All legal expenses, incurred in connection with the business or profession of the assessee, are allowable, irrespective of the result of the legal proceedings. However, legal expenses on criminal prosecution are not deductible, as they are not incidental to the business or profession.
Expenditure on Raising Loans:
Expenses of various types incurred in connection with raising of loans, for the purposes of the business, are allowable as a deduction. Therefore, legal charges for obtaining the loans from financial institutions, legal charges for drafting various deeds, brokerage paid for raising loans, stamp and registration charges, shall be allowed as deduction.
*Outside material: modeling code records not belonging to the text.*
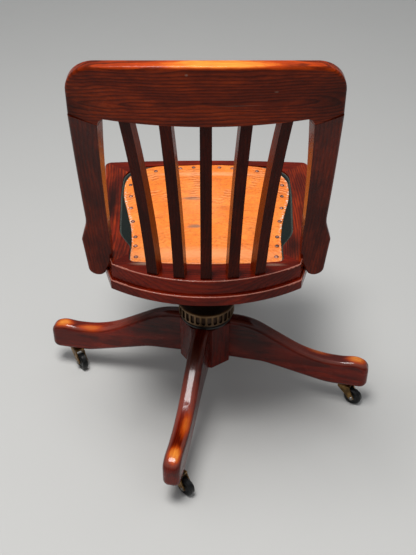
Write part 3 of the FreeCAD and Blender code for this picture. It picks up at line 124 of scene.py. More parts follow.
class ChairSeat(bpy.types.PropertyGroup):
    leather: colour("Leather", "Leather where it is least worn", "#eb781f")
    # In the pale bands at the leather's front and rear this colour is a painted reflection; elsewhere it is
    # rubbed leather.
    faded_and_sheen: colour("Faded leather", "Leather where it is rubbed", "#f09a62")
    sunny: colour("Light leather", "Paler clouds in the leather", "#f0882e")
    crack: colour("Leather creases", "Lines and dirt in the leather", "#8e3c12")
    stained: colour("Leather stains", "Dark spots in the leather", "#6e5a4c")
    fleck: colour("Leather flecks", "Pale flesh side showing at the torn edge", "#f0d8c2")
    cloth: colour("Cloth", "Dark green cloth under the leather", "#060d0b")
    lint: colour("Lint", "Frayed edge of the cloth", "#6f776c")
    crown: length("Crown", "How much the leather's middle stands above the packed form", 0.0012)
    dimple: length("Dimple", "How deep a nail pulls the leather down", 0.0009)
    crease: length("Crease", "Height of the leather's creases", 0.0005)


class ChairStage(bpy.types.PropertyGroup):
    floor: colour("Floor", "Plain pale floor", "#b7b6b3")
    lens: FloatProperty(name="Lens", description="Focal length on a 36 mm sensor", default=54.03, min=1)
    camera_back: length("Camera distance", "Camera behind the swivel axis", 1.3203)
    camera_side: FloatProperty(name="Camera side", description="Camera beside the swivel axis",
                               subtype="DISTANCE", default=-0.0031)
    camera_height: length("Camera height", "Camera above the floor", 1.3177)
    camera_dip: FloatProperty(name="Camera dip", description="How far the camera looks down",
                              subtype="ANGLE", default=math.radians(38.02))
    sky: FloatProperty(name="Sky", description="Strength of the light from all round", default=0.7, min=0)
    overhead: FloatProperty(name="Overhead lamp", description="Power of the large lamp above, in watts",
                            default=90, min=0)
    reach: length("Floor reach", "Radius of the flat part of the floor", 5.0)


# Shader building

def feed(tree, node, inputs):
    """A node's sockets, linked to other sockets or set to values."""
    for name, value in inputs.items():
        socket = node.inputs[name]
        if isinstance(value, bpy.types.NodeSocket):
            tree.links.new(value, socket)
        else:
            socket.default_value = (*value, 1) if socket.type == "RGBA" and len(value) == 3 else value


def add(tree, kind, inputs=None, **settings):
    """A shader node with its settings, and its sockets set or linked."""
    made = tree.nodes.new(kind)
    for name, value in settings.items():
        setattr(made, name, value)
    feed(tree, made, inputs or {})
    return made


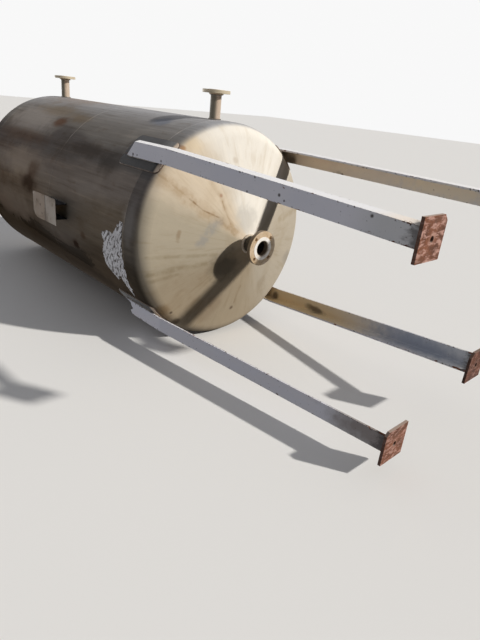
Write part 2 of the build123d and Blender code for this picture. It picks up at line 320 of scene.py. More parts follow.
def straying(tree, direction, vector, scale, reach):
    """A direction that strays a little from place to place, so that belts have uneven edges."""
    stray = put(tree, "ShaderNodeTexNoise", {"Vector": vector, "Scale": scale, "Detail": 4.0}).outputs[1]
    around_zero = vec(tree, "SUBTRACT", stray, (0.5, 0.5, 0.5))
    return vec(tree, "MULTIPLY_ADD", around_zero, (reach, reach, reach), direction)


def tint(tree, tone, mask, most, colour, how="MIX"):
    """The tone with a colour laid over it where the mask is, most strongly by most."""
    return colours(tree, times(tree, mask, most), tone, colour, how)


def spotted(tree, tone, vector, centre, radii, ragged, grain, most, colour):
    """The tone with one ragged spot of a colour laid over it."""
    mask = place(tree, spot, Vector=vector, Centre=centre, Radii=radii, Ragged=ragged, Grain=grain)["Mask"]
    return tint(tree, tone, mask, most, colour)


def round_axis(angle, radius, height):
    """A point at an angle from +X, in degrees, and a radius from the tank's axis."""
    return (radius * cos(radians(angle)), radius * sin(radians(angle)), height)


# Belts down the shell, mostly painted light and shade: middle angle, full and fading half-widths, strength,
# colour
# Pale grey towards +X is painted light; the dark band at -55 degrees and the dark brown round the underside
# are painted shade and a painted reflection of dark ground
SHELL_BELTS = (
    (0, 8, 62, 1.00, (0.395, 0.396, 0.410)),
    (-80, 40, 75, 1.00, (0.200, 0.188, 0.174)),
    (-55, 3, 16, 0.55, (0.066, 0.060, 0.060)),
    (-76, 4, 18, 0.60, (0.190, 0.162, 0.142)),
    (-99, 7, 26, 0.66, (0.105, 0.080, 0.050)),
    (-146, 32, 56, 0.90, (0.040, 0.029, 0.018)),
    (180, 22, 44, 0.90, (0.036, 0.030, 0.026)),
)
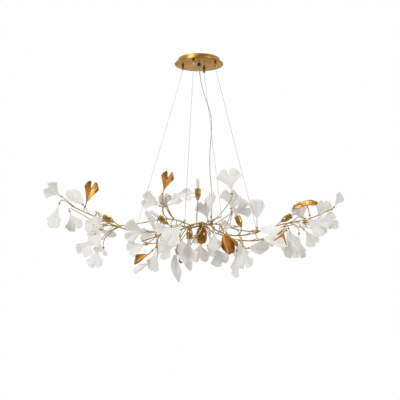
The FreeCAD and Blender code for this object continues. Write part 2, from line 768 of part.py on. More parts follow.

While Section 36(1)(iii) makes a specific provision for allowing a deduction in respect of interest on money borrowed for the purpose of business, other kinds of interest payments in respect of interest do not fall under that Section. If these payments have been made wholly and exclusively for the purposes of business, they can be allowed u/s 37(1). Some of these could be:
- interest on deferred payment for purchase of assets;
- interest on delayed payment of electricity charges;
- interest on purchase price of raw material;
- any amount paid ‘in lieu of interest’ in compromising a dispute with a trade creditor.
Expenditure on Advertisement:
Any expenditure incurred during the previous year on advertisement for the purpose of business and profession shall be allowed as deduction.
Expenditure incurred for sports tournaments organised, which directly result in publicity and advertisement of the assessee and its products, qualify for deduction.
Expenses Allowable under Specific Instructions of CBDT:
- Diwali and Mahurat expenses.
- Payment for telephone/telex connection.
- Payment to Registrar of Companies: The fee paid to the Registrar of Companies are in connection with the company’s legal obligations to be discharged under the Company law and are an essential part of the company’s business activities and are therefore, allowed.
- Annual listing fee: Annual listing fee paid to a stock exchange is allowable.
- Professional tax by the business assessee.